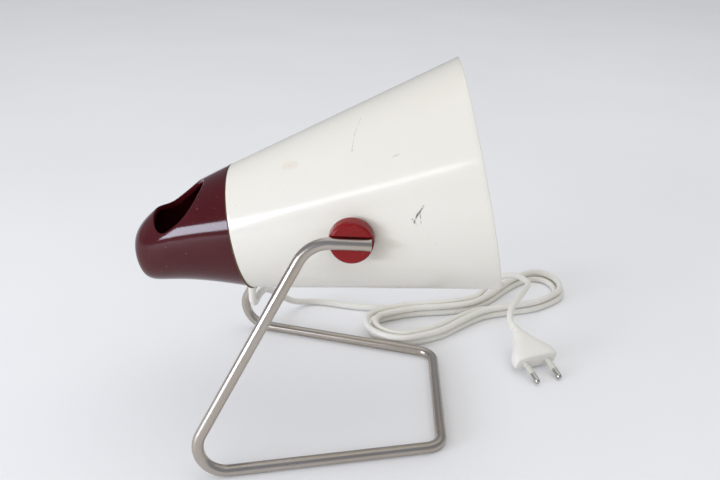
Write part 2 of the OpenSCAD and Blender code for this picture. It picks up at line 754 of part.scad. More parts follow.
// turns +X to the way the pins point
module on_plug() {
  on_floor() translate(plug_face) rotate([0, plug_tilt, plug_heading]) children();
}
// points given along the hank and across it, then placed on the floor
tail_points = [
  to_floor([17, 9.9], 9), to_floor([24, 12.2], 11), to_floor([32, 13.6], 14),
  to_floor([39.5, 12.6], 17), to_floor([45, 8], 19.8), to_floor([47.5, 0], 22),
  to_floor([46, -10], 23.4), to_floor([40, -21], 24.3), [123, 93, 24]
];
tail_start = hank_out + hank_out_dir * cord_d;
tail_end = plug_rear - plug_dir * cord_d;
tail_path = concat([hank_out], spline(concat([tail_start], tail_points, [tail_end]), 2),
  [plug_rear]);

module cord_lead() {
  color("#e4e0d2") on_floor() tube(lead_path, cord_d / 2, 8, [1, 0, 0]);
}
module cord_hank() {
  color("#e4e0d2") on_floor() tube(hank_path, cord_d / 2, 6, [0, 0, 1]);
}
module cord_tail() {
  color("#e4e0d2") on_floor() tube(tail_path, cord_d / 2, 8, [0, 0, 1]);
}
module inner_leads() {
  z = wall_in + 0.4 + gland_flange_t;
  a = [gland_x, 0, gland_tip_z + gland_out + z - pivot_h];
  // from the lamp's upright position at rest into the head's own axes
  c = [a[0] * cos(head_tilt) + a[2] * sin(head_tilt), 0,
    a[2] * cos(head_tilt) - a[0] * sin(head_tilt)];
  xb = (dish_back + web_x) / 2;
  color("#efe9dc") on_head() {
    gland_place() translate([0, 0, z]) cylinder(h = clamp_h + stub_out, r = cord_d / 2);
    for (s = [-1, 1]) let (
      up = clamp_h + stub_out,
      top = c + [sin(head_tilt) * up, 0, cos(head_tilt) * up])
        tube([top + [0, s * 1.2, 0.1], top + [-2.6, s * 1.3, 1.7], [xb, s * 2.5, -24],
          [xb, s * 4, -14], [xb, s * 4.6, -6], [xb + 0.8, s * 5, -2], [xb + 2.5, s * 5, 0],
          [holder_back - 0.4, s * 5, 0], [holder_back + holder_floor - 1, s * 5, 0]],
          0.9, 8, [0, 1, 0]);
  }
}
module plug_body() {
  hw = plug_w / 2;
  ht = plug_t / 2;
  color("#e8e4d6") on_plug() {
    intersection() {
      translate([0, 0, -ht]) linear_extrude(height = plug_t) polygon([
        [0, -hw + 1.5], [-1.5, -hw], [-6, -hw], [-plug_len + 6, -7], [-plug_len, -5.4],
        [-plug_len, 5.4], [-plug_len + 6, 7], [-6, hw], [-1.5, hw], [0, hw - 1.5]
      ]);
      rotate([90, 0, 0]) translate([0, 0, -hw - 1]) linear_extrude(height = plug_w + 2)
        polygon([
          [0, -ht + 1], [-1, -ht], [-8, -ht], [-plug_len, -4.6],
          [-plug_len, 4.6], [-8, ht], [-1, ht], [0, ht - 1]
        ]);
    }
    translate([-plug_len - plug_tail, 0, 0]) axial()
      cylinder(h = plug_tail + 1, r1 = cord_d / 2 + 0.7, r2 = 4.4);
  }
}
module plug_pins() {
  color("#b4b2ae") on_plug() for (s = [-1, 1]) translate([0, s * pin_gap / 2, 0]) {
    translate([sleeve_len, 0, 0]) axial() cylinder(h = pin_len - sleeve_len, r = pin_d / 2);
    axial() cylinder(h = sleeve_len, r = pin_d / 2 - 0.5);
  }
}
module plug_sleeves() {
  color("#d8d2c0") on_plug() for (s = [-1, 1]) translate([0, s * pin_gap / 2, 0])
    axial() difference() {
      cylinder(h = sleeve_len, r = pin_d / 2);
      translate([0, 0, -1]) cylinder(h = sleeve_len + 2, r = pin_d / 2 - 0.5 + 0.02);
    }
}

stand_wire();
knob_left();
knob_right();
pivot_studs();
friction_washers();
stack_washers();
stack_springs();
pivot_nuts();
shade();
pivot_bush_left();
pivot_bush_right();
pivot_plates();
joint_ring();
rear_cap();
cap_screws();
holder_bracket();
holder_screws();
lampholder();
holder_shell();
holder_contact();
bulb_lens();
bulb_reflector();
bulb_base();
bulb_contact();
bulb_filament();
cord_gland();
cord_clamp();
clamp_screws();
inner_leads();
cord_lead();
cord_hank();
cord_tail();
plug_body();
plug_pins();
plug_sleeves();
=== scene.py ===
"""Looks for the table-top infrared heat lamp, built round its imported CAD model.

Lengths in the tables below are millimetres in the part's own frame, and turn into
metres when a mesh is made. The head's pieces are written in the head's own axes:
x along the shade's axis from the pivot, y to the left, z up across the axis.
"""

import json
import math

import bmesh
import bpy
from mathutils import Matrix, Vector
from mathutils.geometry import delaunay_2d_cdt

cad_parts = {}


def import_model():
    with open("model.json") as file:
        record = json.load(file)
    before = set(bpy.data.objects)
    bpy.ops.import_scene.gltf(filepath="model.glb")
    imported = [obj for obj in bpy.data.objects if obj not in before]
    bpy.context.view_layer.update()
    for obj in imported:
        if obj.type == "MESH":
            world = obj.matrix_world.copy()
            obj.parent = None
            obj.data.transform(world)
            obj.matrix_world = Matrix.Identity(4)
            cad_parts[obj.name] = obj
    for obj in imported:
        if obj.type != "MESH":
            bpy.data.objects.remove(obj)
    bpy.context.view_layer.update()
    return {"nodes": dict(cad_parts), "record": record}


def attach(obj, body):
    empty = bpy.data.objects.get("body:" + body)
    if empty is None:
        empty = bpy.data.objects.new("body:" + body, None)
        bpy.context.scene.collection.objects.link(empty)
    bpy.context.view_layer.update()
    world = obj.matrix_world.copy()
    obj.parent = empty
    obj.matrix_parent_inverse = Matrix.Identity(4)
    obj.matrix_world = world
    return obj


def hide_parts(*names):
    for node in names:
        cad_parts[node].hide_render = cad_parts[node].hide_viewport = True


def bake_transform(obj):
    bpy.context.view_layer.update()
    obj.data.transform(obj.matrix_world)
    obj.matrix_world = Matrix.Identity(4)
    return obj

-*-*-

_SET PROBLEM:_
Take the lines above and print them exactly.

_COMPLETE OUTPUT:_
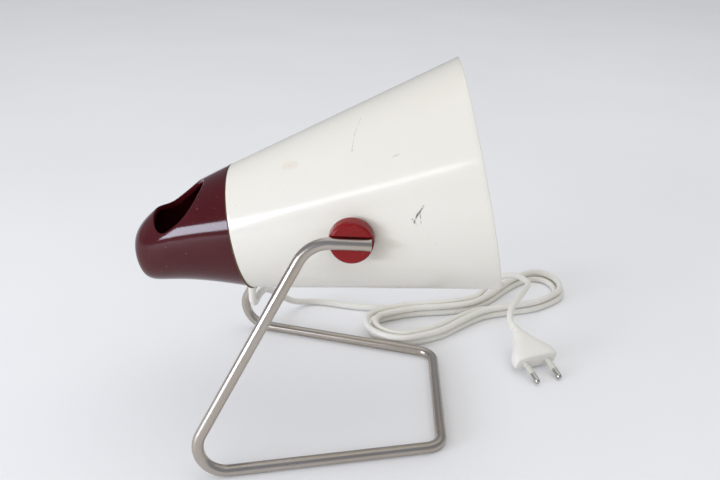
Write part 2 of the OpenSCAD and Blender code for this picture. It picks up at line 754 of part.scad. More parts follow.
// turns +X to the way the pins point
module on_plug() {
  on_floor() translate(plug_face) rotate([0, plug_tilt, plug_heading]) children();
}
// points given along the hank and across it, then placed on the floor
tail_points = [
  to_floor([17, 9.9], 9), to_floor([24, 12.2], 11), to_floor([32, 13.6], 14),
  to_floor([39.5, 12.6], 17), to_floor([45, 8], 19.8), to_floor([47.5, 0], 22),
  to_floor([46, -10], 23.4), to_floor([40, -21], 24.3), [123, 93, 24]
];
tail_start = hank_out + hank_out_dir * cord_d;
tail_end = plug_rear - plug_dir * cord_d;
tail_path = concat([hank_out], spline(concat([tail_start], tail_points, [tail_end]), 2),
  [plug_rear]);

module cord_lead() {
  color("#e4e0d2") on_floor() tube(lead_path, cord_d / 2, 8, [1, 0, 0]);
}
module cord_hank() {
  color("#e4e0d2") on_floor() tube(hank_path, cord_d / 2, 6, [0, 0, 1]);
}
module cord_tail() {
  color("#e4e0d2") on_floor() tube(tail_path, cord_d / 2, 8, [0, 0, 1]);
}
module inner_leads() {
  z = wall_in + 0.4 + gland_flange_t;
  a = [gland_x, 0, gland_tip_z + gland_out + z - pivot_h];
  // from the lamp's upright position at rest into the head's own axes
  c = [a[0] * cos(head_tilt) + a[2] * sin(head_tilt), 0,
    a[2] * cos(head_tilt) - a[0] * sin(head_tilt)];
  xb = (dish_back + web_x) / 2;
  color("#efe9dc") on_head() {
    gland_place() translate([0, 0, z]) cylinder(h = clamp_h + stub_out, r = cord_d / 2);
    for (s = [-1, 1]) let (
      up = clamp_h + stub_out,
      top = c + [sin(head_tilt) * up, 0, cos(head_tilt) * up])
        tube([top + [0, s * 1.2, 0.1], top + [-2.6, s * 1.3, 1.7], [xb, s * 2.5, -24],
          [xb, s * 4, -14], [xb, s * 4.6, -6], [xb + 0.8, s * 5, -2], [xb + 2.5, s * 5, 0],
          [holder_back - 0.4, s * 5, 0], [holder_back + holder_floor - 1, s * 5, 0]],
          0.9, 8, [0, 1, 0]);
  }
}
module plug_body() {
  hw = plug_w / 2;
  ht = plug_t / 2;
  color("#e8e4d6") on_plug() {
    intersection() {
      translate([0, 0, -ht]) linear_extrude(height = plug_t) polygon([
        [0, -hw + 1.5], [-1.5, -hw], [-6, -hw], [-plug_len + 6, -7], [-plug_len, -5.4],
        [-plug_len, 5.4], [-plug_len + 6, 7], [-6, hw], [-1.5, hw], [0, hw - 1.5]
      ]);
      rotate([90, 0, 0]) translate([0, 0, -hw - 1]) linear_extrude(height = plug_w + 2)
        polygon([
          [0, -ht + 1], [-1, -ht], [-8, -ht], [-plug_len, -4.6],
          [-plug_len, 4.6], [-8, ht], [-1, ht], [0, ht - 1]
        ]);
    }
    translate([-plug_len - plug_tail, 0, 0]) axial()
      cylinder(h = plug_tail + 1, r1 = cord_d / 2 + 0.7, r2 = 4.4);
  }
}
module plug_pins() {
  color("#b4b2ae") on_plug() for (s = [-1, 1]) translate([0, s * pin_gap / 2, 0]) {
    translate([sleeve_len, 0, 0]) axial() cylinder(h = pin_len - sleeve_len, r = pin_d / 2);
    axial() cylinder(h = sleeve_len, r = pin_d / 2 - 0.5);
  }
}
module plug_sleeves() {
  color("#d8d2c0") on_plug() for (s = [-1, 1]) translate([0, s * pin_gap / 2, 0])
    axial() difference() {
      cylinder(h = sleeve_len, r = pin_d / 2);
      translate([0, 0, -1]) cylinder(h = sleeve_len + 2, r = pin_d / 2 - 0.5 + 0.02);
    }
}

stand_wire();
knob_left();
knob_right();
pivot_studs();
friction_washers();
stack_washers();
stack_springs();
pivot_nuts();
shade();
pivot_bush_left();
pivot_bush_right();
pivot_plates();
joint_ring();
rear_cap();
cap_screws();
holder_bracket();
holder_screws();
lampholder();
holder_shell();
holder_contact();
bulb_lens();
bulb_reflector();
bulb_base();
bulb_contact();
bulb_filament();
cord_gland();
cord_clamp();
clamp_screws();
inner_leads();
cord_lead();
cord_hank();
cord_tail();
plug_body();
plug_pins();
plug_sleeves();
=== scene.py ===
"""Looks for the table-top infrared heat lamp, built round its imported CAD model.

Lengths in the tables below are millimetres in the part's own frame, and turn into
metres when a mesh is made. The head's pieces are written in the head's own axes:
x along the shade's axis from the pivot, y to the left, z up across the axis.
"""

import json
import math

import bmesh
import bpy
from mathutils import Matrix, Vector
from mathutils.geometry import delaunay_2d_cdt

cad_parts = {}


def import_model():
    with open("model.json") as file:
        record = json.load(file)
    before = set(bpy.data.objects)
    bpy.ops.import_scene.gltf(filepath="model.glb")
    imported = [obj for obj in bpy.data.objects if obj not in before]
    bpy.context.view_layer.update()
    for obj in imported:
        if obj.type == "MESH":
            world = obj.matrix_world.copy()
            obj.parent = None
            obj.data.transform(world)
            obj.matrix_world = Matrix.Identity(4)
            cad_parts[obj.name] = obj
    for obj in imported:
        if obj.type != "MESH":
            bpy.data.objects.remove(obj)
    bpy.context.view_layer.update()
    return {"nodes": dict(cad_parts), "record": record}


def attach(obj, body):
    empty = bpy.data.objects.get("body:" + body)
    if empty is None:
        empty = bpy.data.objects.new("body:" + body, None)
        bpy.context.scene.collection.objects.link(empty)
    bpy.context.view_layer.update()
    world = obj.matrix_world.copy()
    obj.parent = empty
    obj.matrix_parent_inverse = Matrix.Identity(4)
    obj.matrix_world = world
    return obj


def hide_parts(*names):
    for node in names:
        cad_parts[node].hide_render = cad_parts[node].hide_viewport = True


def bake_transform(obj):
    bpy.context.view_layer.update()
    obj.data.transform(obj.matrix_world)
    obj.matrix_world = Matrix.Identity(4)
    return obj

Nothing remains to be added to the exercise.